Unvergesslich sind auch die Begegnungen mit Martha Argerich.
Klar! Als Kind hatte ich sie im Radio gehört, später kaufte ich ihre Aufnahmen und ging in ihre Konzerte. Eines fand im Gasteig statt. Ich wollte unbedingt hinter die Bühne und schaffte es auch. Sie lächelte mich an, vielleicht weil ich sehr zurückhaltend war und mich nicht aufdrängte. Als ich 18 war, traf ich sie wieder. Wir verbrachten die Sommerferien in Pietrasanta, dem Geburtsort meines Vaters, und erfuhren, dass sie ein Konzert geben würde.

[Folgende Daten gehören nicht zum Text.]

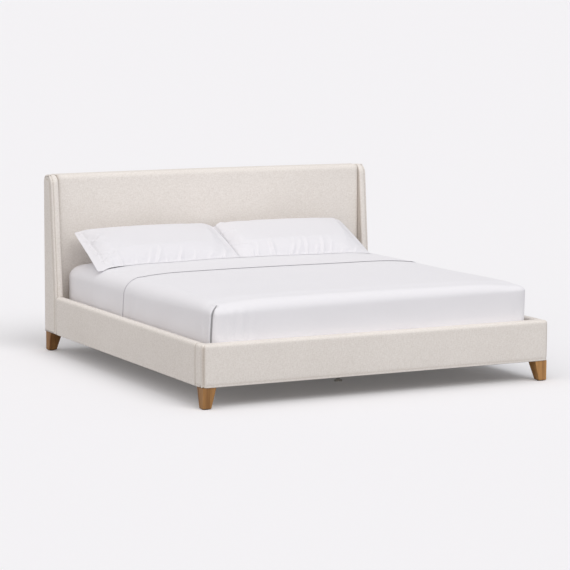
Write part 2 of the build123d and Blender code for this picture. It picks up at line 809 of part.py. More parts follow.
# Countersunk wood screws in the slats, cleats and beam brackets
all_screws = slat_screws + cleat_screws[-1] + cleat_screws[1] + bracket_screws[-1] + bracket_screws[1]
with BuildPart() as wood_screws:
    with Locations(*all_screws):
        Cylinder(screw_diameter / 2, screw_length, align=(Align.CENTER, Align.CENTER, Align.MAX))
        Cone(
            screw_diameter / 2,
            screw_head_diameter / 2,
            screw_head_depth,
            align=(Align.CENTER, Align.CENTER, Align.MAX),
        )
wood_screws.part.label = "wood_screws"
export_step(wood_screws.part, "parts/wood_screws.step")


def crowned_block(grown):
    """The mattress's outer form, grown outward by the layers of cloth on it."""
    half_width = mattress_width / 2 + grown
    half_length = mattress_length / 2 + grown
    bottom = mattress_bottom - grown
    shoulder = mattress_bottom + mattress_height + grown
    slab_side = half_width + mattress_cut_overrun
    slab_end = half_length + mattress_cut_overrun
    fall_across = mattress_crown_across * ((slab_side / half_width) ** 2 - 1)
    fall_along = mattress_crown_along * ((slab_end / half_length) ** 2 - 1)
    with BuildPart() as slab:
        for along, rise in ((-slab_end, -fall_along), (0, mattress_crown_along), (slab_end, -fall_along)):
            side_height = shoulder + rise - fall_across
            with BuildSketch(Plane.XZ.offset(-mattress_middle - along)):
                with BuildLine():
                    ThreePointArc(
                        (-slab_side, side_height),
                        (0, shoulder + rise + mattress_crown_across),
                        (slab_side, side_height),
                    )
                    Polyline(
                        (slab_side, side_height),
                        (slab_side, bottom - mattress_cut_overrun),
                        (-slab_side, bottom - mattress_cut_overrun),
                        (-slab_side, side_height),
                    )
                make_face()
        loft()
    with BuildPart() as block:
        with BuildSketch(Plane.XY.offset(bottom)):
            with Locations((0, mattress_middle)):
                RectangleRounded(2 * half_width, 2 * half_length, mattress_corner_radius + grown)
        extrude(amount=headboard_height - bottom)
        add(slab.part, mode=Mode.INTERSECT)
        fillet(block.faces().sort_by(Axis.Z)[-1].edges(), mattress_top_radius + grown)
        fillet(block.faces().sort_by(Axis.Z)[0].edges(), mattress_bottom_radius + grown)
    return block.part


def cloth_reach(at_top, at_bottom):
    """All that lies footward of a slanting edge, given at the mattress's top and underside."""
    cloth_bottom = mattress_bottom - band_layer * sheet_thickness
    cloth_peak = 2 * (mattress_bottom + mattress_height) - cloth_bottom
    with BuildPart() as reach:
        with BuildSketch(Plane.YZ):
            with BuildLine():
                Polyline(
                    (foot_face, cloth_bottom),
                    (at_bottom, cloth_bottom),
                    (at_top, mattress_bottom + mattress_height),
                    (at_top, cloth_peak),
                    (foot_face, cloth_peak),
                    close=True,
                )
            make_face()
        extrude(amount=outer_side, both=True)
    return reach.part


# Mattress, crowned across and along
mattress_form = crowned_block(0)
with BuildPart() as mattress:
    add(mattress_form)
mattress.part.label = "mattress"
export_step(mattress.part, "parts/mattress.step")

# Fitted sheet, its elastic hem turned under the mattress
fitted_form = crowned_block(fitted_layer * sheet_thickness)
hem_opening_width = mattress_width - 2 * sheet_hem
hem_opening_length = mattress_length - 2 * sheet_hem
with BuildPart() as fitted_sheet:
    add(fitted_form)
    add(mattress_form, mode=Mode.SUBTRACT)
    with BuildSketch(Plane.XY.offset(mattress_bottom - sheet_thickness)):
        with Locations((0, mattress_middle)):
            Rectangle(hem_opening_width, hem_opening_length)
    extrude(amount=sheet_thickness, mode=Mode.SUBTRACT)
fitted_sheet.part.label = "fitted_sheet"
export_step(fitted_sheet.part, "parts/fitted_sheet.step")

# Flat sheet over the foot end, tucked under on three sides, its top turned back as a band
flat_form = crowned_block(flat_layer * sheet_thickness)
band_form = crowned_block(band_layer * sheet_thickness)
with BuildPart() as turned_band:
    add(band_form)
    add(flat_form, mode=Mode.SUBTRACT)
    add(cloth_reach(fold_at_top, fold_at_bottom), mode=Mode.INTERSECT)
    add(cloth_reach(band_hem_at_top, band_hem_at_bottom), mode=Mode.SUBTRACT)
    with BuildSketch(Plane.XY.offset(rail_bottom)):
        Rectangle(2 * outer_side, overall_depth)
    extrude(amount=mattress_bottom + mattress_bottom_radius - rail_bottom, mode=Mode.SUBTRACT)
with BuildPart() as flat_sheet:
    add(flat_form)
    add(fitted_form, mode=Mode.SUBTRACT)
    add(cloth_reach(fold_at_top, fold_at_bottom), mode=Mode.INTERSECT)
    with BuildSketch(Plane.XY.offset(mattress_bottom - flat_layer * sheet_thickness)):
        with Locations((0, mattress_middle)):
            Rectangle(hem_opening_width, hem_opening_length)
    extrude(amount=sheet_thickness, mode=Mode.SUBTRACT)
    add(turned_band.part)
flat_sheet.part.label = "flat_sheet"
export_step(flat_sheet.part, "parts/flat_sheet.step")

def pillow_form(middle_x, turn, skin):
    """A filled pillow leaning back: lens-shaped sections that thin to both ends, long edges drawn in."""
    middle = Plane(
        origin=(middle_x, pillow_centre_y, pillow_centre_z),
        x_dir=tilt_rise.rotate(Axis.Z, turn),
        z_dir=Vector(1, 0, 0).rotate(Axis.Z, turn),
    )
    with BuildPart() as form:
        for place_share, width_share, crown_share in pillow_section_shares:
            half_width = width_share * pillow_width / 2 - 2 * skin
            front = crown_share * pillow_front_crown - skin
            back = crown_share * pillow_back_crown - skin
            with BuildSketch(middle.offset(place_share * (pillow_length / 2 - skin))):
                with BuildLine():
                    ThreePointArc((-half_width, 0), (0, front), (half_width, 0))
                    ThreePointArc((half_width, 0), (0, -back), (-half_width, 0))
                make_face()
        loft()
    return form.part


# Pillows: the filling, and the case it fills
for side, hand in ((-1, "left"), (1, "right")):
    middle_x = pillows_off_centre + side * pillow_step
    filling = pillow_form(middle_x, -side * pillow_turn, pillowcase_thickness)
    with BuildPart() as pillow:
        add(filling)
    pillow.part.label = f"pillow_{hand}"
    export_step(pillow.part, f"parts/{pillow.part.label}.step")

    with BuildPart() as pillowcase:
        add(pillow_form(middle_x, -side * pillow_turn, 0))
        add(filling, mode=Mode.SUBTRACT)
    pillowcase.part.label = f"pillowcase_{hand}"
    export_step(pillowcase.part, f"parts/{pillowcase.part.label}.step")
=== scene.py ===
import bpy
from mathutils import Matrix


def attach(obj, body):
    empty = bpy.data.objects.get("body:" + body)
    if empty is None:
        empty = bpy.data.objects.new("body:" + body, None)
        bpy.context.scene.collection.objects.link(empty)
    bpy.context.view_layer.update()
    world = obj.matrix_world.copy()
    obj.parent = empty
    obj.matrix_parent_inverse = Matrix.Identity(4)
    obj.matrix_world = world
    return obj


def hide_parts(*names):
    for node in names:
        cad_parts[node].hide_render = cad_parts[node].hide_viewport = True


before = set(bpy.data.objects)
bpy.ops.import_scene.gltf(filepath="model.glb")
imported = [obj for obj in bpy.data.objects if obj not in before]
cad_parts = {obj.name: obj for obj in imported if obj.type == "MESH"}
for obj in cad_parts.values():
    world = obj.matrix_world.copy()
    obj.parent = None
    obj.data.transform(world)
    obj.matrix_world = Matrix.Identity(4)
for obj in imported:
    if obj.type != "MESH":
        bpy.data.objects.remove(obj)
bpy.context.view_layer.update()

import math
import random

import bmesh
import bpy
import numpy as np
from mathutils import Euler, Vector
from mathutils.bvhtree import BVHTree

# Studio: a plain pale floor, an even sky and two soft suns, and the camera at the bed's foot corner.
# The eye stands 2.2 m high and far off, so that the bed's lines hardly converge.


def linear(hex_colour):
    """Linear RGBA of an sRGB hex colour such as "d8d0c6"."""
    parts = [int(hex_colour[k:k + 2], 16) / 255 for k in (0, 2, 4)]
    return tuple(p / 12.92 if p <= 0.04045 else ((p + 0.055) / 1.055) ** 2.4 for p in parts) + (1.0,)


def add_node(tree, kind, inputs=None, **settings):
    """Adds one node: settings are its properties, inputs are its values or the sockets linked to it."""
    node = tree.nodes.new(kind)
    for name, value in settings.items():
        setattr(node, name, value)
    for name, value in (inputs or {}).items():
        if isinstance(value, bpy.types.NodeSocket):
            tree.links.new(value, node.inputs[name])
        else:
            node.inputs[name].default_value = value
    return node


def blank_tree(owner):
    """The emptied node tree of a material or world."""
    owner.use_nodes = True
    owner.node_tree.nodes.clear()
    return owner.node_tree


def add_object(name, data):
    """An object with this data, at the origin."""
    obj = bpy.data.objects.new(name, data)
    bpy.context.scene.collection.objects.link(obj)
    return obj


def maths(tree, operation, *values):
    """A maths node's output. Its values are numbers, or the sockets linked to it."""
    return add_node(tree, "ShaderNodeMath", dict(enumerate(values)), operation=operation).outputs[0]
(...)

Ich tat alles, um ihr vorzuspielen. Sie erinnerte sich an mich, hörte mich an, und ihre große Begeisterung war der Anbeginn einer innigen Freundschaft und der Ritterschlag, den ich brauchte, um diesen Beruf mit Mut, Selbstvertrauen und einem Glanz in den Augen vollends einzuschlagen. Bei mir daheim in München gibt’s dann mit ihr Pasta und Musik – einfach, direkt und ohne Äußerlichkeiten.